Longer input time window lengths for the sound data, such as 10 s, make it more probable for the median filter to separate the target sound from stationary background noise for sounds occurring within a relatively short duration (e.g., within 1 s). In our study, we chose a 0.5 FFT overlap ratio to address the limitations of the microcontroller’s RAM. The window length for each FFT bin is fixed at 1024, maintaining a consistent temporal resolution. While a higher overlap ratio like 0.9 would spread the energy over more bins, leading to a smoother appearance in the spectrogram, it significantly increases the data volume. This increase in data volume, as demonstrated in Supplementary Table S2, is not feasible within our hardware constraints. Therefore, we established a 5-s input sound time window length and a 0.5 FFT overlap ratio for the logger, striking a balance between the requirements of our data analysis and the memory capacity of the hardware.

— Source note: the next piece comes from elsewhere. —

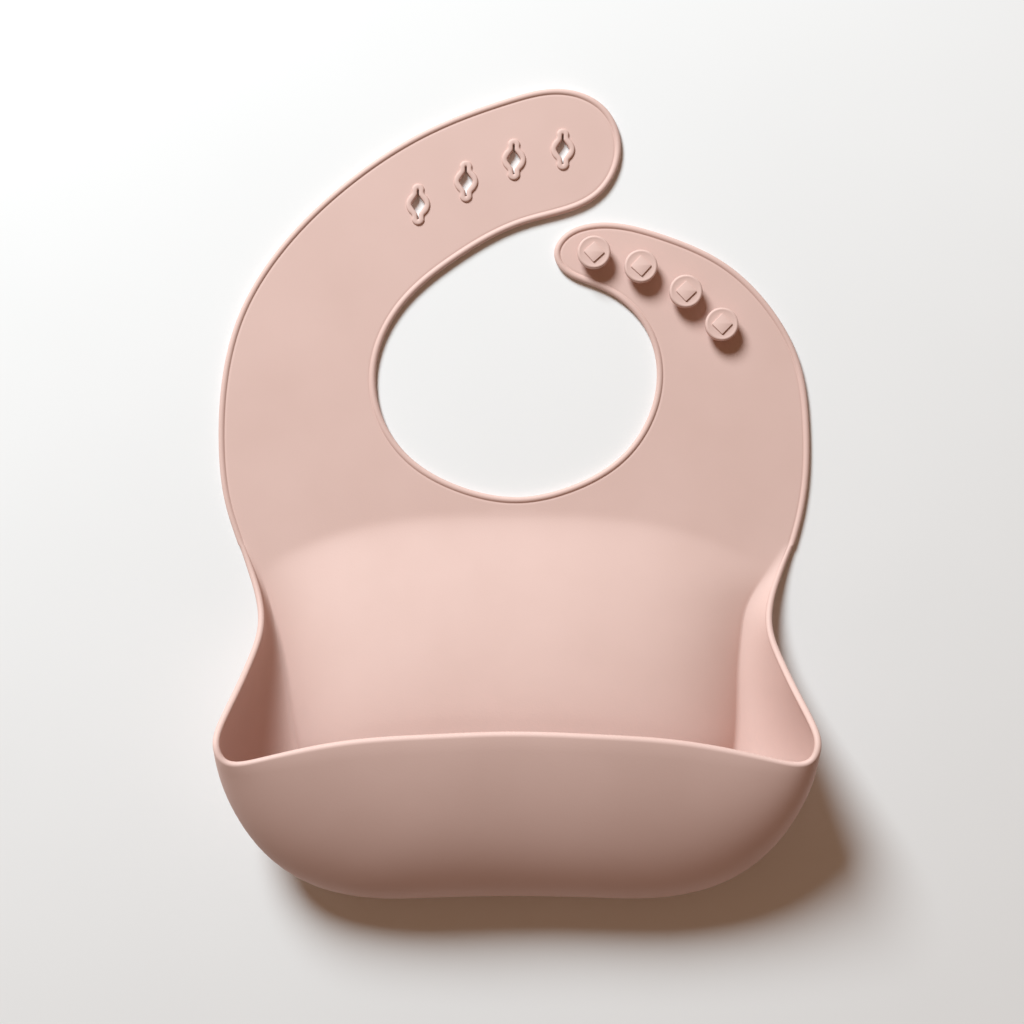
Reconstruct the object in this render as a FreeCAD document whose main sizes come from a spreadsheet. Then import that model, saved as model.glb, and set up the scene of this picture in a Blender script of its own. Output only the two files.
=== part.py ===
# Silicone bib lying on its back: collar with two straps, chest panel and catch pocket.
# Millimetres. +Z is up, away from the surface the bib lies on, +Y points to the straps, and the
# origin is the middle of the footprint.
import FreeCAD, Part
import math
import os
from FreeCAD import Placement, Rotation, Vector

doc = FreeCAD.newDocument("silicone_bib")

# ---------------------------------------------------------------------------------------------
# Driving dimensions
# ---------------------------------------------------------------------------------------------
sheet = doc.addObject("Spreadsheet::Sheet", "Dimensions")
DIMENSIONS = [
    ("sheet_thickness", 2.0),
    ("bead_width", 2.6),
    ("bead_height", 2.5),
    ("bead_round", 1.0),
    ("fold_line", -7.5),
    ("shoulder_line", 24.0),
    ("rim_start_line", -18.0),
    ("joint_gap", 0.3),
    ("front_crease_height", 12.0),
    ("front_crease_gap", 1.2),
    ("side_crease_gap", 0.25),
    ("dome_height", 18.0),
    ("lip_height", 46.5),
    ("rim_radius", 1.25),
    ("rim_gap", 0.4),
    ("lip_radius", 1.75),
    ("front_half_width", 60.0),
    ("button_stem_radius", 3.2),
    ("button_head_radius", 6.2),
    ("button_stem_height", 3.0),
    ("button_head_height", 3.2),
    ("button_round", 0.8),
    ("badge_side", 5.5),
    ("badge_height", 0.5),
    ("badge_turn", 0.0),
    ("slot_lobe_radius", 4.45),
    ("slot_end_radius", 2.35),
    ("slot_end_offset", 5.4),
    ("slot_slit_length", 11.0),
    ("slot_slit_width", 0.8),
    ("slot_hole_radius", 2.35),
    ("slot_height", 2.8),
]
for row, (alias, value) in enumerate(DIMENSIONS, start=1):
    sheet.set("A%d" % row, alias)
    sheet.set("B%d" % row, "%g" % value)
    sheet.setAlias("B%d" % row, alias)
doc.recompute()


def size(alias):
    return float(sheet.get(alias))


# ---------------------------------------------------------------------------------------------
# Outline of the collar and the upper chest, from the left waist round both straps to the right
# waist. The material lies to the right of the direction of travel.
# ---------------------------------------------------------------------------------------------
COLLAR_OUTLINE = [
    # left flank and the outside of the slotted strap
    (-95.7, -42), (-103.2, -19.2), (-107.7, -5.2), (-110.5, 19), (-109.4, 41),
    (-102.8, 67.2), (-88.2, 91.4), (-64.2, 115.4), (-34.2, 135.2), (-1.4, 148),
    # slotted strap's tip
    (18, 151.3), (34, 144.6), (40.2, 128.8), (32.4, 111.6),
    # neck opening
    (4.6, 100.8), (-21.6, 87.2), (-41.6, 69.8), (-51.2, 48.8), (-50.2, 31.8), (-39.6, 14.2),
    (-20.6, 2.8), (1.4, -1.4), (22.4, 3.2), (40.4, 14.2), (51.4, 31.8), (53.4, 46.8),
    (48.8, 62), (41, 71), (33, 76), (24.8, 79.2),
    # button strap's tip
    (17.2, 84), (15, 90), (18.6, 96.7), (27, 100.6),
    # outside of the button strap and the right flank
    (55.8, 96.8), (79.2, 86), (96.4, 69.2), (106.8, 49.8), (110.5, 25.8), (110, 2.8),
    (105.2, -19.2), (96.2, -42),
]

BUTTON_CENTRES = [(29.7, 89.3), (47.1, 84.1), (63.8, 74.8), (77.1, 62.6)]
SLOT_CENTRES = [(-35.8, 107.9), (-17.9, 116.5), (0.0, 124.7), (18.3, 128.5)]

# Left half of the catch pocket's wall: stations from the waist round the bottom corner to the
# middle of the front. Each is a cubic curve in the wall's mid-surface, from the crease at the
# back panel (first point) to the middle of the rim (last point).
MID = size("sheet_thickness") / 2
TOP = size("lip_height")
RIM = size("rim_radius")
WALL_STATIONS = [
    [(-98.8, -19, MID), (-99.9, -18.9, MID), (-101, -18.8, 1.1), (-101.9, -18.7, RIM)],
    [(-94.6, -31.5, MID), (-95.8, -31, 1.3), (-97, -30.5, 2), (-97.8, -30, 3)],
    [(-91.2, -43, MID), (-92.5, -42.8, 1.8), (-93.8, -42, 4), (-94.3, -41.5, 7)],
    [(-88.9, -53, MID), (-91.5, -53, 1.8), (-93.3, -52, 6.5), (-93.6, -51, 12)],
    [(-86.6, -64, MID), (-91.5, -64, 1.5), (-95.3, -62.5, 10), (-96.2, -61.3, 19)],
    [(-84.8, -75, MID), (-93.5, -75, 1.2), (-98.8, -73, 15), (-99.5, -71, 28.5)],
    [(-83, -86, MID), (-95.5, -87, MID), (-102.2, -84, 19), (-102.8, -80, 38)],
    [(-80.8, -97, MID), (-97, -99, MID), (-105.3, -96, 25), (-104.3, -87.2, 44.5)],
    [(-76.5, -109, MID), (-94.5, -114.5, MID), (-107.5, -111, 31), (-101.2, -93.2, 46)],
    [(-70, -120, MID), (-87, -143.5, MID), (-99, -133, 35), (-89, -92.2, 46)],
    [(-60, -127.5, MID), (-60, -161.5, MID), (-60, -151, 33), (-60, -86, 46)],
    [(0, -133, MID), (0, -161.2, MID), (0, -155.8, 34), (0, -82.9, TOP)],
]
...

Based on the abovementioned validation, we further simulated memory and RAM consumption from sound data input to pre-processing and MobileNet execution. We found that the deep learning model can be executed on a microcontroller with a 5-s window, a 0.5 FFT overlap ratio, a 192 × 192 image size, and a 0.25 width multiplier. In this setup, the 192 × 192 image size corresponds to a 2-s audio spectrogram, where each pixel on the horizontal axis represents 0.015 s (2 s ÷ 192 pixels). Vertically, the range of 60 Hz–20 kHz is displayed on a logarithmic scale across 192 pixels, with each pixel representing a different frequency range that expands at higher frequencies and contracts at lower frequencies. Additionally, the use of square images aligns with the MobileNet model’s design for square inputs, allowing us to fully utilize its architecture and pre-trained weights. This pre-processing algorithm was employed to process a library of 52 sound sources (Supplementary Table S1) and generate spectrogram images for constructing a deep learning model. It is important to note that while the study categorized these sounds into three levels of detail, the algorithm was trained exclusively on the most detailed classification, Level 3. This level includes the specification of animal species, call types within the same species, and vessel types, etc. By focusing on this granular level, the model inherently learns to distinguish the broader categories of Level 1 (biophony, geophony, anthrophony) and Level 2 (subcategories within biophony and anthrophony). Therefore, classification of Level 3 allows for an implicit classification of the higher-level categories (Level 1 and Level 2), ensuring a comprehensive classification across all levels of detail.

Evaluation of sound classification performance

A sound dataset comprising a total of 5999 samples was used in this study, with the detailed number of samples for each class provided in Supplement 1. Of the total sound data, 70% was utilized as training data and 30% as test data. The training data was subsequently used to create a TensorFlow model for classifying soundscape image data using MobileNet ver. 1 transfer learning. The model was converted to a TensorFlowLite model and fully quantized, making all weights and activation outputs 8-bit integer data. The pre-processing was programmed in C (https://www.gnu.org/software/gnu-c-manual/gnu-c-manual.html) on a PC, and the same code was run on the microcontroller to ensure consistency in the image data calculated by the pre-processing. The program for creating the TensorFlowLite model was developed on Google Colab (https://colab.research.google.com/) using Python (https://docs.python.org/3/reference/index.html). The accuracy of the classification results was evaluated using the following metrics.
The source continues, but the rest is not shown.